Last month, Rathbun merged his firm with the Real Estate Specialists, a Carbondale firm that Wyman helped found. Wyman was recruited to head the combined firm’s Aspen office because of his broad expertise in commercial real estate sales and investments. The company also operates an office in Carbondale and will add one next year in Rifle so it can be involved in commercial real estate leasing and sales throughout the region.
Highlights of Wyman’s and Rathbun’s assessment of the commercial real estate market include:
– An even greater interest among high-end shops in locating in Aspen. Exclusive stores that have only one of two shops in the entire U.S. are interested in locating in the town. “They want to do it right and very high end,” Rathbun said. He doubts that chains on the level of the Gap or Banana Republic will be interested in subsidizing an operation in Aspen any more for the sake of strategic placement.

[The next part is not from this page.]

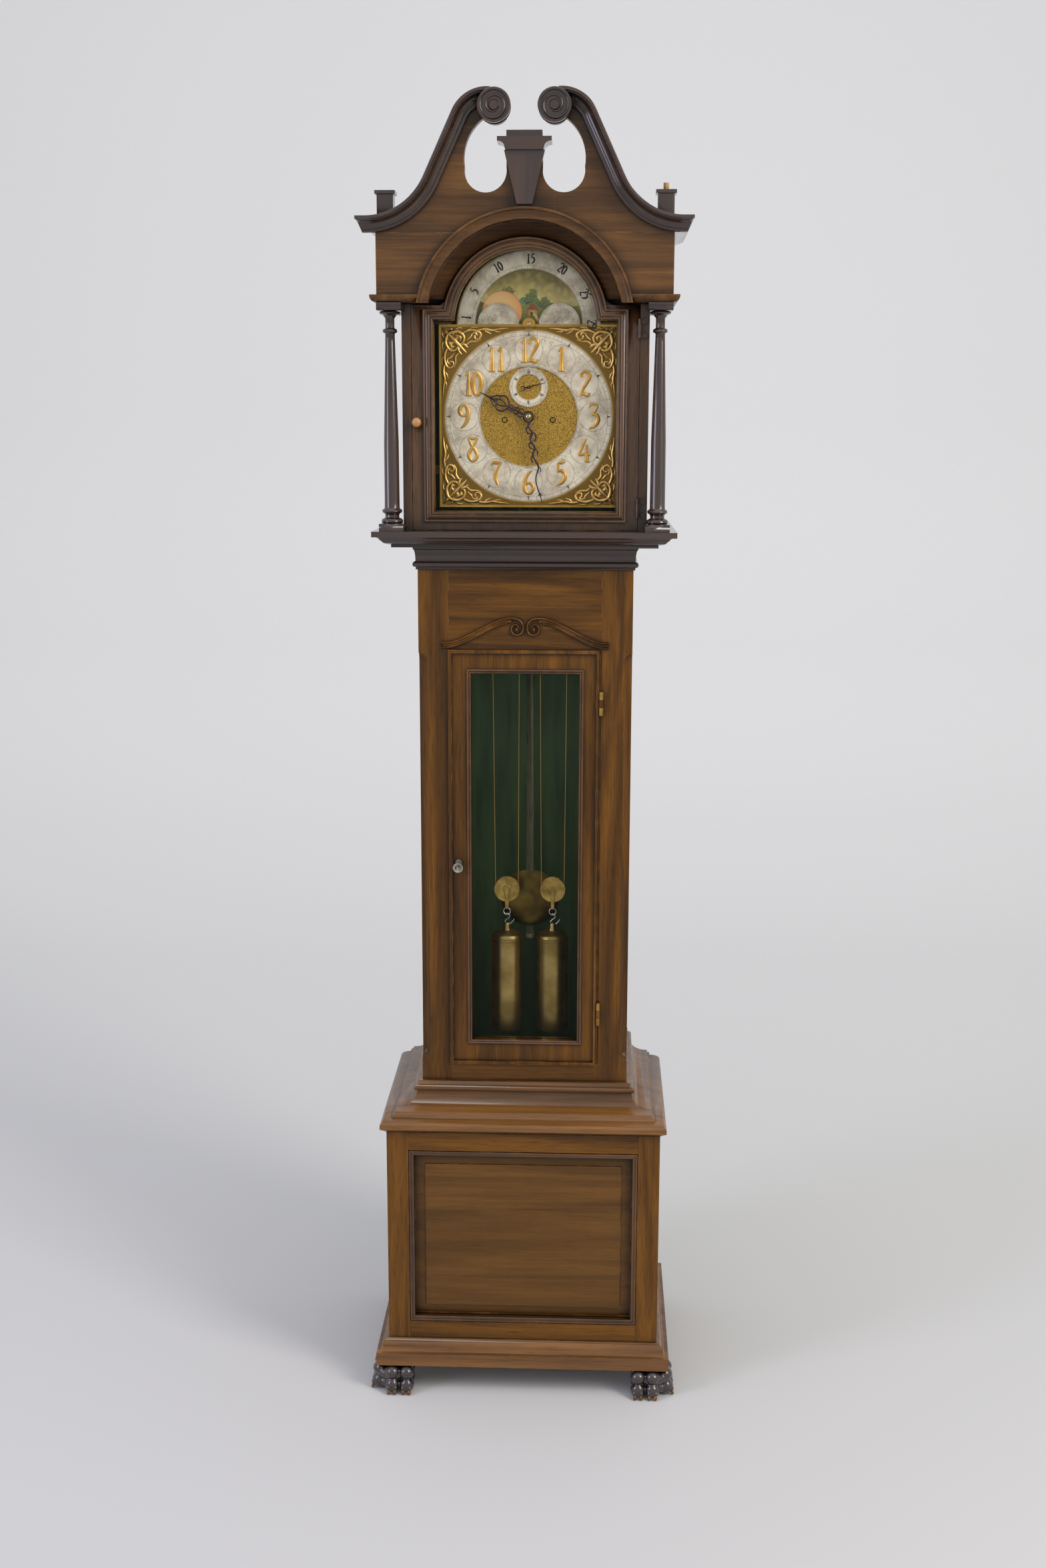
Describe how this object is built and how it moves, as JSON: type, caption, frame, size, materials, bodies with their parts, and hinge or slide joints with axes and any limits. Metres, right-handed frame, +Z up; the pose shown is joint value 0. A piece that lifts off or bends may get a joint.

– Snowmass Village begins its ascent among the elite resorts. The construction of Base Village by the Aspen Skiing Co. and partner Intrawest coupled with the sale and redevelopment of the Snowmass Mall and Snowmass Center will create some uncertainty in the town’s commercial market. Niche will develop as Base Village matures, Wyman said. The sale of fractional-ownership condominiums will introduce new people to Snowmass Village and interest them in single family homes, sending house prices soaring.
– Basalt will continue to capitalize on the steady trend of businesses relocating downvalley. The latest move is by Aspen architect Harry Teague, who plans to construct a residential and commercial building in excess of 8,000 square feet in Basalt and relocate his firm there. Wyman said the commercial vacancies are low in Basalt, and sales and lease rates are climbing steadily. Even less popular locations “are gaining traction.”
Willits is poised for success because of its location right off Highway 82 and the growing residential base that surrounds it. “It’s a bit of an enigma to me,” Wyman said, explaining that he didn’t know why it hasn’t developed faster.
– Carbondale’s tussle over the Crystal River Marketplace property 18 months ago ended with questions about how that major commercial property will be developed, but it also sparked decisions to revitalize the downtown. The town governments partnership with the private sector to enhance downtown and provide initiatives for development has brought the biggest influx of investment capital to the core that Wyman has seen in 13 years in Carbondale. Now the town is turning its focus on how businesses in the Highway 133 corridor will function.
– The lower Colorado River Valley can simply be described as a “boom town,” Rathbun said. Oil and gas production is fueling a lot of the growth, but the area is also benefiting from retirement of baby boomers. Commercial development is booming to meet the demands of a rising population.
“There’s a lot of speculation going on, I think, by amateurs. Those are the guys that, as soon as there’s a hiccup, are going to get hammered,” Rathbun said.